Su “encogiendo” parecía vaticinar que mi reducción de tamaño proseguiría su curso, y poco me faltó para que le aplicara el mote de azaroso, aunque luego tuviera que emburujarme a trompadas con él.
El pleito lo hubiera echado con gusto debido a mi rabia contenida, porque el verbo pronunciado en gerundio llevaba a mi mente la imagen mía de un futuro enano.
Otro problema es que como tengo que realizar mi programa televisivo con traje, después de mi disminución corpórea, algunos me quedaban tan anchos, que mi figura generalmente erguida lucía con ellos con déficit de esbeltez.
Fue por eso que tuve que acudir a sastres expertos en reducir las tallas de esas vestimentas, así como a cambiarles las formas conocidas como cruzadas, por otras de dos y tres botones.
Desafortunadamente, estos esforzados artífices de las tijeras cobraban precios tan altos por su labor, que era casi lo mismo arreglar los sacos y pantalones, que comprarlos nuevos en tiendas.

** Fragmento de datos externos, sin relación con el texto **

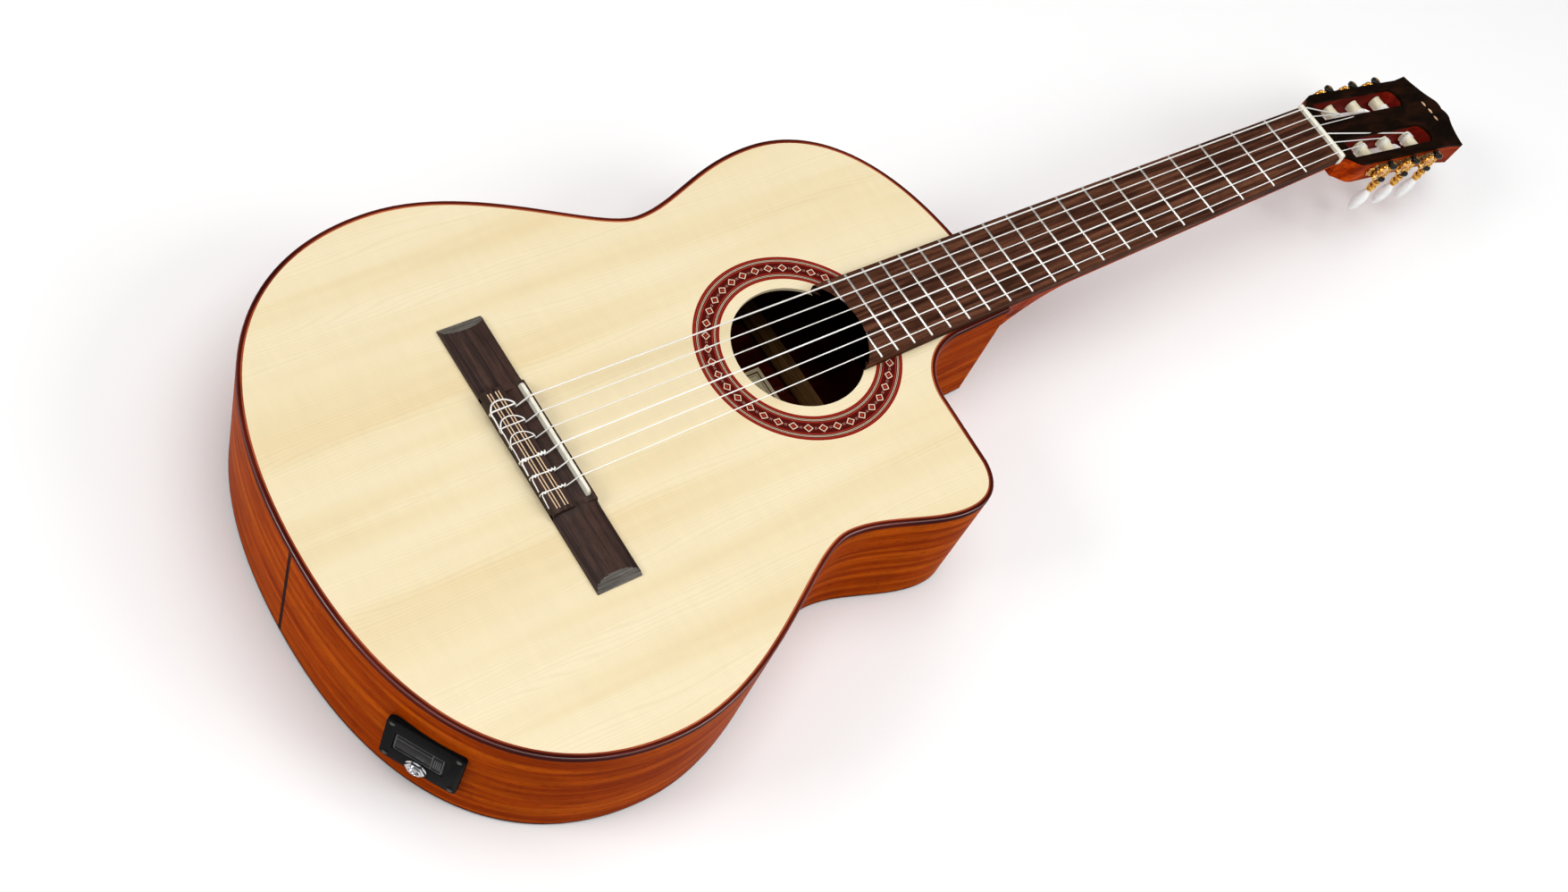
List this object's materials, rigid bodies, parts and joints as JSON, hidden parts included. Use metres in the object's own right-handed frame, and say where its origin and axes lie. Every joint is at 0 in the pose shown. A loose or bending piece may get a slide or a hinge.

Este cúmulo de vicisitudes gerontógenas, determinó que decidiera agregarle unas cuantas libritas al escaso número de ellas que utilizaba con mis pesas.
Como es habitual en los fisiculturistas, cada vez que finalizaba una tanda con esta nueva carga de kilos, me miraba ante los espejos para comprobar si estaban haciendo su efecto.
Pero me daba cuenta con desencanto creciente, que mis carnes no solo no aumentaban su grosor, sino que más bien parecían achicarse sin prisa, pero tampoco sin pausa.
La parte de mi anatomía que más se redujo y arrugó con la erosión geriátrica fue el cuello, por lo que alguien me aconsejó que hiciera con él combinados ejercicios especiales para su gradual disminución de pliegues gemelos de los del acordeón.
Así lo hice sin lograr ningún progreso, por lo que después de meses de movimientos pescuesiles, me resigné a permanecer hasta el fin de mis días con un cocote carente de encanto.
¡Qué pena que todos los cuellos se encojan, mientras no lo hacen todas las telas malas cuando les cae agua por vez primera!